Morrison lived at the orphanage until he was 13, when a Caucasian Baptist couple in Salt Lake City adopted him. That year, South Korean restrictions would have rendered him ineligible for overseas placement once he turned 14. If it weren’t for his timely adoption, it is likely he would have remained an orphan, with few opportunities for an education or social advancement.

Now 52, Morrison has a shock of black hair, crinkly eyes and exudes a quiet confidence as he reflects on the unique, surprising journey that led him to Norwalk, Calif., where he lives with his wife Jody, three daughters and an adopted son from Korea.

“When I left Korea, I wasn’t scared,” he says. “More than the fear and apprehension, there’s the thrill that something new is waiting for you.”

He met his father, John Morrison, at the airport, carrying only a set of playing cards and his journal, which he continued to write in every night before bed. Morrison still has it, though, he adds wryly, “It’s no Diary of Anne Frank.”

In many ways, Morrison’s journal could give testimony to the virtues of international adoption — how fate, hard work and the right people worked to transform a young orphan into a professional engineer with a rewarding life surrounded by family. Which is why he was alarmed when, in 1996, the South Korean government revised its adoption law — which still stands today — to decrease international adoption by 3 to 5 percent annually, with the long-term goal of phasing out the system by 2015.

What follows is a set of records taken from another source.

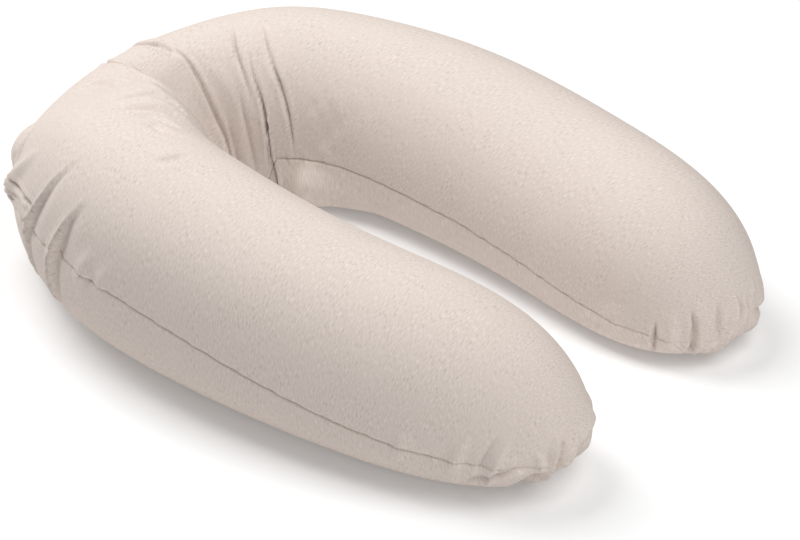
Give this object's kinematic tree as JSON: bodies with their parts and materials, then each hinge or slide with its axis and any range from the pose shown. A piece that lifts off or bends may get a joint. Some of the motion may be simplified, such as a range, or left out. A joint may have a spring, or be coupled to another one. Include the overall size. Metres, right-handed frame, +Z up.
{
  "type": "body pillow",
  "caption": "Long filled jersey pillow bent into a U, with rounded tips, an even tube and a turned seam round its sides; lies flat to carry a body, arm or child.",
  "frame": {"origin": "on the surface that the pillow lies on, under the middle of its outline", "axes": "+Z up; the two legs run towards -Y and the bend is at +Y; +X across the legs"},
  "size_m": [0.541, 0.7376, 0.2107],
  "materials": {
    "jersey": "matt oatmeal melange cotton jersey"
  },
  "bodies": {
    "root": {"pillow": "jersey"}
  },
  "joints": []
}
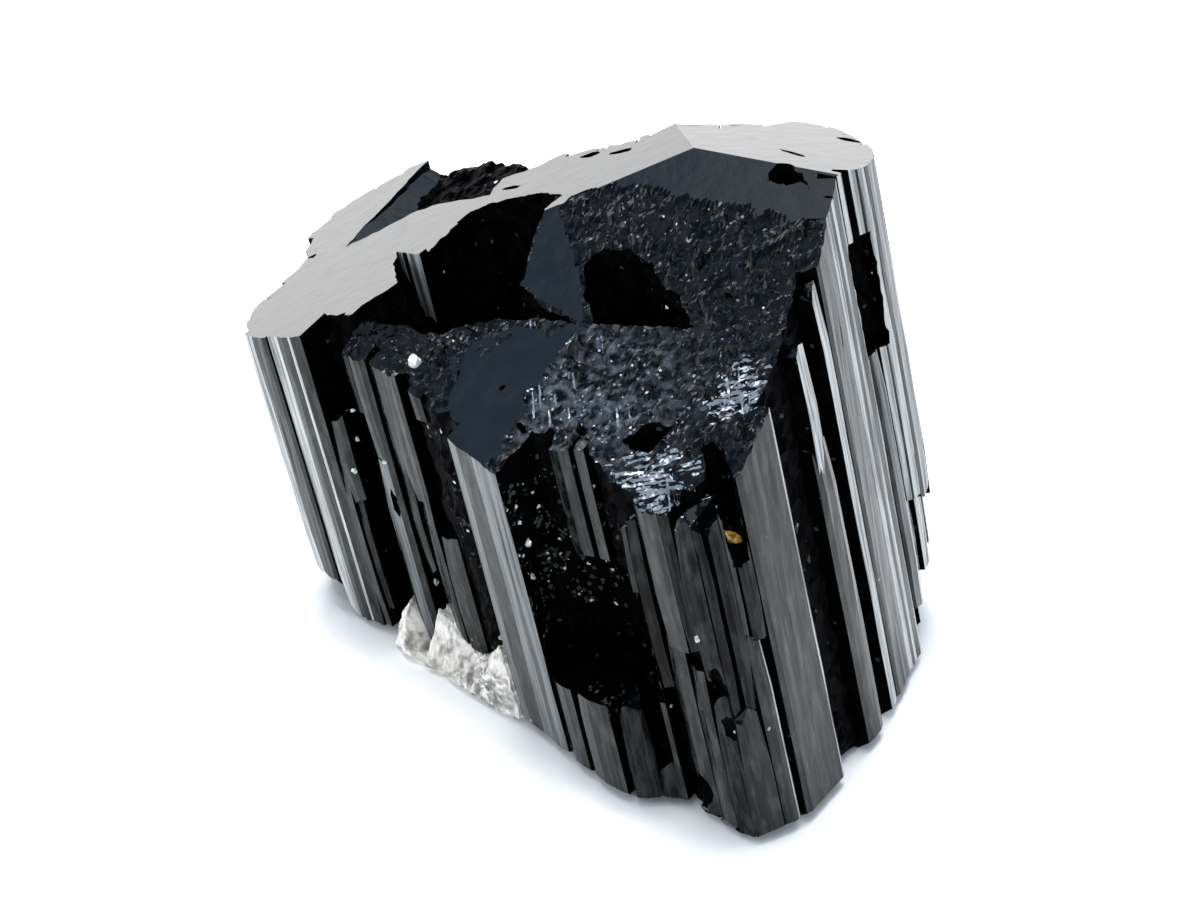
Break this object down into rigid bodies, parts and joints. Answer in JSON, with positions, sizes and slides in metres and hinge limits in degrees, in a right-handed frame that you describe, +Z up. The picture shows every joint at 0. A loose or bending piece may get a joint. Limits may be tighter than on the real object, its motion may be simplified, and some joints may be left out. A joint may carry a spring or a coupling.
{
  "type": "tourmaline crystal",
  "caption": "Stout black tourmaline crystal, a striated prism with a low three-sided tip, an etched ledge, open grooves and a wedge of white feldspar at its broken base.",
  "frame": {"origin": "centre of the bounding box in plan, at the ground that the broken base rests on", "axes": "+Z up, -Y towards the front corner of the crystal, +X to the right; the prism axis leans about 12 degrees from +Z towards -X"},
  "size_m": [0.051, 0.0488, 0.0407],
  "materials": {
    "black_tourmaline": "glassy black, polished faces and fine striations",
    "white_feldspar": "pale cream mineral, dull to pearly"
  },
  "bodies": {
    "root": {"tourmaline_crystal": "black_tourmaline", "feldspar_matrix": "white_feldspar"}
  },
  "joints": []
}
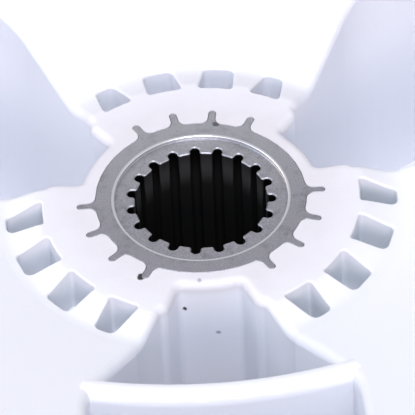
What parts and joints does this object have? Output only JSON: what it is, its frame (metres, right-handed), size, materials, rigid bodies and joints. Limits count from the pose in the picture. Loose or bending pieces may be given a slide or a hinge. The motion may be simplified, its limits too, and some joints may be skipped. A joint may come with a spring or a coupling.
{
  "type": "washing machine washplate",
  "caption": "Dished round washplate with hollow vanes, a rim skirt and a splined metal drive insert moulded into its lobed hub.",
  "frame": {"origin": "centre of the bounding box's bottom face: on the surface it lies on, on the hub's axis", "axes": "+Z along the hub's axis, out of the drive socket; +Y along the middle of one lobe"},
  "size_m": [0.34, 0.34, 0.0749],
  "materials": {
    "plate_plastic": "white moulded polypropylene, satin",
    "insert_metal": "grey sintered steel, faced and turned"
  },
  "bodies": {
    "root": {"washplate_body": "plate_plastic", "spline_insert": "insert_metal"}
  },
  "joints": []
}
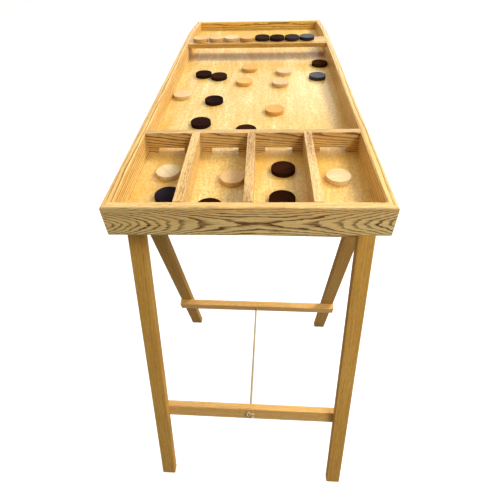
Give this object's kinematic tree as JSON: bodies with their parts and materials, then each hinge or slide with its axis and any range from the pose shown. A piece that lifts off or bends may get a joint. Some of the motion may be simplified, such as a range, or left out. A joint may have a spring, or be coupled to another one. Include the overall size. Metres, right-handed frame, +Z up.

For nearly half a century, South Korea was the leading supplier of foreign-born adoptees for developed nations, sending an estimated 160,000 children to the United States, Canada, Western Europe and Australia, according to the South Korean Ministry for Health, Welfare and Family Affairs. In the last 30 years, due to political pressure, grassroots campaigns and media coverage that branded South Korea as a “baby-exporting nation,” efforts have been made to reduce the number of children sent overseas.